Она не могла ухватить что. Мысль скользила, уходила, и гнаться за ней не было сил — тело было тяжёлым, настойчиво и непреодолимо тяжёлым, и требовало назад, в сон, не в ту тёмную воду, а просто в сон, обыкновенный.
Татьяна закрыла глаза.
Второй раз она проснулась от голоса.
— ...стабильная, все показатели в пределах нормы, с учётом обстоятельств...
Врач говорил за дверью — она слышала его через щель, дверь была прикрыта, но не плотно. Второй голос она не знала. Женский, быстрый, деловой.

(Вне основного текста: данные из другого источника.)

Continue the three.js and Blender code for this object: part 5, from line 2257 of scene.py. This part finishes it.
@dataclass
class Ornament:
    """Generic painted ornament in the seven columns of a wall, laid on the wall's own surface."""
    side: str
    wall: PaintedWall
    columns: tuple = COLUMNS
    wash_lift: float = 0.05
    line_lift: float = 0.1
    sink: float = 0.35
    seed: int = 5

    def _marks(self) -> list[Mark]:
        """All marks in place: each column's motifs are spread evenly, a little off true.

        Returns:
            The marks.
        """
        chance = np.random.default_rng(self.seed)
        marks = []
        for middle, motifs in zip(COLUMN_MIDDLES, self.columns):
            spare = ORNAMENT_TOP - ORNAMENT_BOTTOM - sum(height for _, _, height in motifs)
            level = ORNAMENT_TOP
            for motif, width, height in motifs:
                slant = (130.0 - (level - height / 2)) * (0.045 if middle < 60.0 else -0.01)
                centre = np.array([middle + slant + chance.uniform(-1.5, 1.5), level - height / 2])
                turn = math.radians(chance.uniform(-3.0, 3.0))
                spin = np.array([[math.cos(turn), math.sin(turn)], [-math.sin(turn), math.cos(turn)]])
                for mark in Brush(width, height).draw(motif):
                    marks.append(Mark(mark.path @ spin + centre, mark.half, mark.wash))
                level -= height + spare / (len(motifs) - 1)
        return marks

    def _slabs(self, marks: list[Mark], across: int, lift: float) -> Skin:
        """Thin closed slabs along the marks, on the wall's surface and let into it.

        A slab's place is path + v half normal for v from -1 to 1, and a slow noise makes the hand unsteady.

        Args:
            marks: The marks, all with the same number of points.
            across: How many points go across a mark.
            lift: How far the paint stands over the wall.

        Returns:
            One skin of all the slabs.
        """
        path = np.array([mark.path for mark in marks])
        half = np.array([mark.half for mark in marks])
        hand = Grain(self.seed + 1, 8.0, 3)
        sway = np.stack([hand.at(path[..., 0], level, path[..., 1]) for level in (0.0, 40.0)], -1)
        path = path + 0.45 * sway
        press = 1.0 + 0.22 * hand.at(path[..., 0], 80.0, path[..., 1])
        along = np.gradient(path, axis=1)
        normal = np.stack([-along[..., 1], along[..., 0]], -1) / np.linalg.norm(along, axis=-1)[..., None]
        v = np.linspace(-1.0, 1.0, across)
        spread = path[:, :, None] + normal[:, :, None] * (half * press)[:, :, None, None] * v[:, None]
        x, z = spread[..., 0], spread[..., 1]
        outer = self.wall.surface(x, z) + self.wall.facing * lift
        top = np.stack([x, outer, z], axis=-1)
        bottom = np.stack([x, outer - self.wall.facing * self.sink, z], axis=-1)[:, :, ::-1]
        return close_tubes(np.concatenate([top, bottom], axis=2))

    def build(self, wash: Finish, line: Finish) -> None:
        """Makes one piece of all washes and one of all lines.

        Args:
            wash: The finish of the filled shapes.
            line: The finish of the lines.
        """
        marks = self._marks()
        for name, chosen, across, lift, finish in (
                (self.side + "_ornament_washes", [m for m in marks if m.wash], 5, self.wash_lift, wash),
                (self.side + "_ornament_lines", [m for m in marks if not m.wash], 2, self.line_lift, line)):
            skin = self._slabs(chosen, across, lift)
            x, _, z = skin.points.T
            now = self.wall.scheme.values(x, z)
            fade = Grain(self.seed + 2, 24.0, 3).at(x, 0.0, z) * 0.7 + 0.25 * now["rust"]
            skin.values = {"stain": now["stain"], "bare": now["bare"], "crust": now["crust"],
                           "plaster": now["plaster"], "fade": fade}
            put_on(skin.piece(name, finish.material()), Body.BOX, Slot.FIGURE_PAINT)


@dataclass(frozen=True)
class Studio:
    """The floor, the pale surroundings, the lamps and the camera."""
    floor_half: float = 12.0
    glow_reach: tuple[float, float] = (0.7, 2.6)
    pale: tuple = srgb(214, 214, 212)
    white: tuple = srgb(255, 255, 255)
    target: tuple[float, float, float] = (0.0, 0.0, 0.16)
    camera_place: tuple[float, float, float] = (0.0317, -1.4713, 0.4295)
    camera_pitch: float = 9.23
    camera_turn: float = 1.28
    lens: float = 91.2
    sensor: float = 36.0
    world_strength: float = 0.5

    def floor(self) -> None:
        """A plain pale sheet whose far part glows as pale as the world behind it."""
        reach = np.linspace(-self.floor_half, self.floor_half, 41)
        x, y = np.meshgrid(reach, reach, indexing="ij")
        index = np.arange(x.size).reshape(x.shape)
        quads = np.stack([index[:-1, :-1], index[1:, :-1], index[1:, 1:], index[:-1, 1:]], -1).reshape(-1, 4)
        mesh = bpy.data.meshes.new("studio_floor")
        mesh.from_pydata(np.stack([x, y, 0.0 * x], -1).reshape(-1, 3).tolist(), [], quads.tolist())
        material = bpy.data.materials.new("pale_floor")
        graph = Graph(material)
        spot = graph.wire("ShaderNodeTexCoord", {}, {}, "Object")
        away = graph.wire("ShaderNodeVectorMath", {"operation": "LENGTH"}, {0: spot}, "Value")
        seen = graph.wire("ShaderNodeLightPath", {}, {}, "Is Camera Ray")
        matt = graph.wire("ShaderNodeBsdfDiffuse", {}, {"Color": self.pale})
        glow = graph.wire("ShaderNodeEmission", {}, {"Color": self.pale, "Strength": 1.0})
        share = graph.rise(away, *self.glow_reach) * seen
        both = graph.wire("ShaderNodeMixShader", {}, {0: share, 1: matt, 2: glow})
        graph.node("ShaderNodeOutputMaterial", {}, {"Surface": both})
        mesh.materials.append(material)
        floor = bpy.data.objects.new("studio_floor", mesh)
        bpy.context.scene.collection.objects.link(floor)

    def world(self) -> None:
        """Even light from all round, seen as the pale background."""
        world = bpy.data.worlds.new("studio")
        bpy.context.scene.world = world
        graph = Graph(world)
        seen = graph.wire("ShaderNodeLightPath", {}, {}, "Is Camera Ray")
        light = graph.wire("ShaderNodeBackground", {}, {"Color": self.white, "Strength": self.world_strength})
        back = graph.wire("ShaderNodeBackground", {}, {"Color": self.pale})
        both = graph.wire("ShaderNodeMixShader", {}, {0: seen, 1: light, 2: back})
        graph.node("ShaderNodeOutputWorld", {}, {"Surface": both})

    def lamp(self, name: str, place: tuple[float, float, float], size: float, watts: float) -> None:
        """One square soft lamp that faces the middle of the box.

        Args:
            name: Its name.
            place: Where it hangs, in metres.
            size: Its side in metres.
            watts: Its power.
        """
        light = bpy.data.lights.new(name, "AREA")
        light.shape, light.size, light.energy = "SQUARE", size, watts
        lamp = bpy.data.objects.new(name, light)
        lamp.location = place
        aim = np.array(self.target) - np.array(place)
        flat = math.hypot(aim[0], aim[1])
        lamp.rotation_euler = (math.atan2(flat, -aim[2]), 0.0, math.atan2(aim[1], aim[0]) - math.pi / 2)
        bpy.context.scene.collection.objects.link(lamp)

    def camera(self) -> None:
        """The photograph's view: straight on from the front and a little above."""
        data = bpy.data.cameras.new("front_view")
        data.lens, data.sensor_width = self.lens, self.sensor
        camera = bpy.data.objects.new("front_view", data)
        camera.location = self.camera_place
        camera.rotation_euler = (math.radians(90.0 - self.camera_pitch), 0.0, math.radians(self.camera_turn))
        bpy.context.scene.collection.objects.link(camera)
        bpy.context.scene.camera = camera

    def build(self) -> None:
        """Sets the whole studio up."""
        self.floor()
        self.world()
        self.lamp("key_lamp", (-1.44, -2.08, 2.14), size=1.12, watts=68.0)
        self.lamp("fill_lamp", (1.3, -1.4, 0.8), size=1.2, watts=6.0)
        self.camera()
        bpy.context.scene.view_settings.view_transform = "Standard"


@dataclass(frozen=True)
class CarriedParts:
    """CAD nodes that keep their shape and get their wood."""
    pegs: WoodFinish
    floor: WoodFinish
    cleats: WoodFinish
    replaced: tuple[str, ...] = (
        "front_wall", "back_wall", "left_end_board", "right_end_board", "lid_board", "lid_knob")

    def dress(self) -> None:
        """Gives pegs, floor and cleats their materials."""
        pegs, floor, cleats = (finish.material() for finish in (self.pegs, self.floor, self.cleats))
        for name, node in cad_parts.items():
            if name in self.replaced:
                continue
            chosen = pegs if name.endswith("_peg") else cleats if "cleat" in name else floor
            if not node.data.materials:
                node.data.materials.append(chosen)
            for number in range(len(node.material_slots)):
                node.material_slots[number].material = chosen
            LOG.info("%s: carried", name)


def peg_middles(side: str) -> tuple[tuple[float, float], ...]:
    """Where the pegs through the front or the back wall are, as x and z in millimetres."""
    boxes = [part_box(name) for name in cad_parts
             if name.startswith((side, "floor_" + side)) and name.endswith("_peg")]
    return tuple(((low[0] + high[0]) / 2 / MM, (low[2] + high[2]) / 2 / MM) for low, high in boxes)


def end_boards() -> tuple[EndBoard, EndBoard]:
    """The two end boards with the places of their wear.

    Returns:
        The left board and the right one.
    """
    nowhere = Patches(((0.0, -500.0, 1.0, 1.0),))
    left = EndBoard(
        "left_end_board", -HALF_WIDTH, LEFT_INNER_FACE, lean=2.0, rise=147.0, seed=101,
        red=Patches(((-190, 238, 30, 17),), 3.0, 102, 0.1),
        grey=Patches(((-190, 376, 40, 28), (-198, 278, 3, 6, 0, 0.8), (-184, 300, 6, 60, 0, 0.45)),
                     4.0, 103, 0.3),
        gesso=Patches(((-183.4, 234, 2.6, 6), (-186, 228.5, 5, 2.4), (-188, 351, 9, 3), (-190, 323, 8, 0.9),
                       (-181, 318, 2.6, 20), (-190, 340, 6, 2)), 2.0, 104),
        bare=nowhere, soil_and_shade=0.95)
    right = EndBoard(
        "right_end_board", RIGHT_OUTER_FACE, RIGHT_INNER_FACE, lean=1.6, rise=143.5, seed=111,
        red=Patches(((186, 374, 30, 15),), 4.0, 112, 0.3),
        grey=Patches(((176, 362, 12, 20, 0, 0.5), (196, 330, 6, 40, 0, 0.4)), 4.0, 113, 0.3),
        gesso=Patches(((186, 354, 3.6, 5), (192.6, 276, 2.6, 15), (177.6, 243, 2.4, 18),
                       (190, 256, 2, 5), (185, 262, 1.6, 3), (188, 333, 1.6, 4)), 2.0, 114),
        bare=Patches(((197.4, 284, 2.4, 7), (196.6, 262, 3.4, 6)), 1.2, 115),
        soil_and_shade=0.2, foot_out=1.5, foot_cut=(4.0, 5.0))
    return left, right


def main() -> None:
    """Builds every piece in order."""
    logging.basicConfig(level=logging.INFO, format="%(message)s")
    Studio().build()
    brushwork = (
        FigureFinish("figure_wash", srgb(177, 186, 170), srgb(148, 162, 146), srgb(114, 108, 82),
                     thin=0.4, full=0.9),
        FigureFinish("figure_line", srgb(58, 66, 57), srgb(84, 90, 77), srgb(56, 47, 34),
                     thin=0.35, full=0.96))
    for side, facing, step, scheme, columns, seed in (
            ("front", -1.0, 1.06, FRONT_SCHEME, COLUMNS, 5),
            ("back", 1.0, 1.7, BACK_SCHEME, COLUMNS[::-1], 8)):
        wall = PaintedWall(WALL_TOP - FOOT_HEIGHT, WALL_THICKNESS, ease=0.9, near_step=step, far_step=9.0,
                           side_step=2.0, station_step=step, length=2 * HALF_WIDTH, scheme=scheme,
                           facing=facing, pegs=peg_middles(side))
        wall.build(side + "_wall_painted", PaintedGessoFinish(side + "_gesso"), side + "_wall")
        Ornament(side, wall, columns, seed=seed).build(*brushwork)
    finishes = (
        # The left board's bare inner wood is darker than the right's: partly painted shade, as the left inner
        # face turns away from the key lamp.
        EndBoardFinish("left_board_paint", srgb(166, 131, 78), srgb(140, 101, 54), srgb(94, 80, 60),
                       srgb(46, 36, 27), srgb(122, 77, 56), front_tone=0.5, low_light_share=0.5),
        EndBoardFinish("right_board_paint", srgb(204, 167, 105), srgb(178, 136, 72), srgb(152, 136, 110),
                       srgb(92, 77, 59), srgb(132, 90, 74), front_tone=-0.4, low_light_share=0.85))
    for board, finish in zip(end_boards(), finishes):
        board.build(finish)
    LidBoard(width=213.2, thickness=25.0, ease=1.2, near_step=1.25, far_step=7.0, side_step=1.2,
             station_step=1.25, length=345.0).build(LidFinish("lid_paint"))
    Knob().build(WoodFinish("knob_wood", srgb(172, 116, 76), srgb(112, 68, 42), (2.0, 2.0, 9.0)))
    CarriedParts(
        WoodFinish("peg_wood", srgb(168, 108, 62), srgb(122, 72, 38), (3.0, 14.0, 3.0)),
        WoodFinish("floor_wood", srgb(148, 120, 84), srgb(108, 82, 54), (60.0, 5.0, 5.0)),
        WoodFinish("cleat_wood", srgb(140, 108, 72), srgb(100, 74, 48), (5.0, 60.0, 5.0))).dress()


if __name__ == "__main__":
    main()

— Когда можно будет с ней поговорить?
— Не раньше завтра. Ей сейчас нужен покой. Нервная система...
— Я понимаю нервную систему. Мне нужно знать, когда.
— Завтра, — повторил врач. Твёрдо. — Не раньше.
Пауза. Потом шаги — удаляющиеся.
Татьяна лежала в полутьме. За окном потемнело — значит, она спала несколько часов. Аппаратура пищала. Капельница капала.
Кто приходил — она не знала. Не посмотрела. Не успела.
Потом подумала: успеется. Никуда не денется.
Потом подумала ещё раз, уже другим слоем, глубже: почему я так подумала? Почему — никуда не денется? Он всегда был здесь. Всегда приходил. Почему я...
Мысль снова ушла.
Может, просто слабость. Восемь месяцев — это долго, это очень долго, мозг работает не так, мысли рассыпаются. Это нормально. Сергей Леонидович сказал — всё нормально.
Она велела себе не думать.
Тело с облегчением согласилось.
Ночью приснилась бабушка.
Не размытая, не голос из воды — настоящая баба Матрёна, которую Татьяна помнила: маленькая, быстрая, с руками, вечно пахнущими травой. Она сидела за своим столом — тем, дубовым, рассохшимся, за которым Татьяна в детстве делала уроки, — и что-то писала. Скрипело перо. Или ручка. Татьяна не могла разобрать.
— Бабушка, — сказала она.
Баба Матрёна подняла голову. Посмотрела — не тем взглядом, которым смотрят на внучку, а тем, которым, наверное, смотрят на что-то важное, что нужно успеть сказать.
— Всё записано, Танюша, — сказала она. — Ищи.
— Что искать? — спросила Татьяна.
Но бабушка уже смотрела в свои бумаги. Перо скрипело.
Татьяна стояла и ждала. Потом поняла, что больше ничего не будет, что это всё, что она получит, — и проснулась с ощущением, которое не могла назвать. Не тревога. Не горе. Что-то острее и тише одновременно.
За окном начинало светать. Серое сменялось чуть менее серым.
Она долго смотрела на этот переход.
Всё записано. Ищи.
Бабушка умерла шесть лет назад. Татьяна не была на похоронах — они с Сашей тогда были в Греции, она узнала по звонку, ревела в ванной гостиничного номера, пока Саша стучал в дверь и спрашивал, выйдет ли она к завтраку. Домой в Барнаул она поехала через месяц — уладить документы, продать дом. Не продала. Не смогла.
Дом так и стоял — с соседкой, которая приглядывала, с бабушкиными вещами, которые никуда не делись.
Всё записано.
Татьяна отвернулась от окна.
Надо было позвонить Саше. Или медсестра позвонит — они, наверное, уже звонят, у них номера родственников. Он узнает и приедет, и всё встанет на места, и не будет этого странного ощущения, что что-то не так.
Она попробовала снова сжать пальцы. Все пять — медленно, но послушались.
Хорошо.
Значит, она жива.
Значит, восемь месяцев прошли, и она не осталась там, в тёмной воде, — хотя часть её до сих пор не понимает, радоваться этому или нет.
За дверью снова послышались шаги. Начинался больничный день — такой же белый, такой же равнодушный, такой же правильно устроенный, как этот потолок с трещиной, которая никуда не ведёт.
Татьяна смотрела на неё и ждала.
Она не знала чего.
Чего-то, что бабушка велела искать.
Или просто — чего-нибудь, что объяснит, почему, думая о Саше, она не чувствует ничего, кроме этой тихой, пустой, совершенно непонятной тревоги.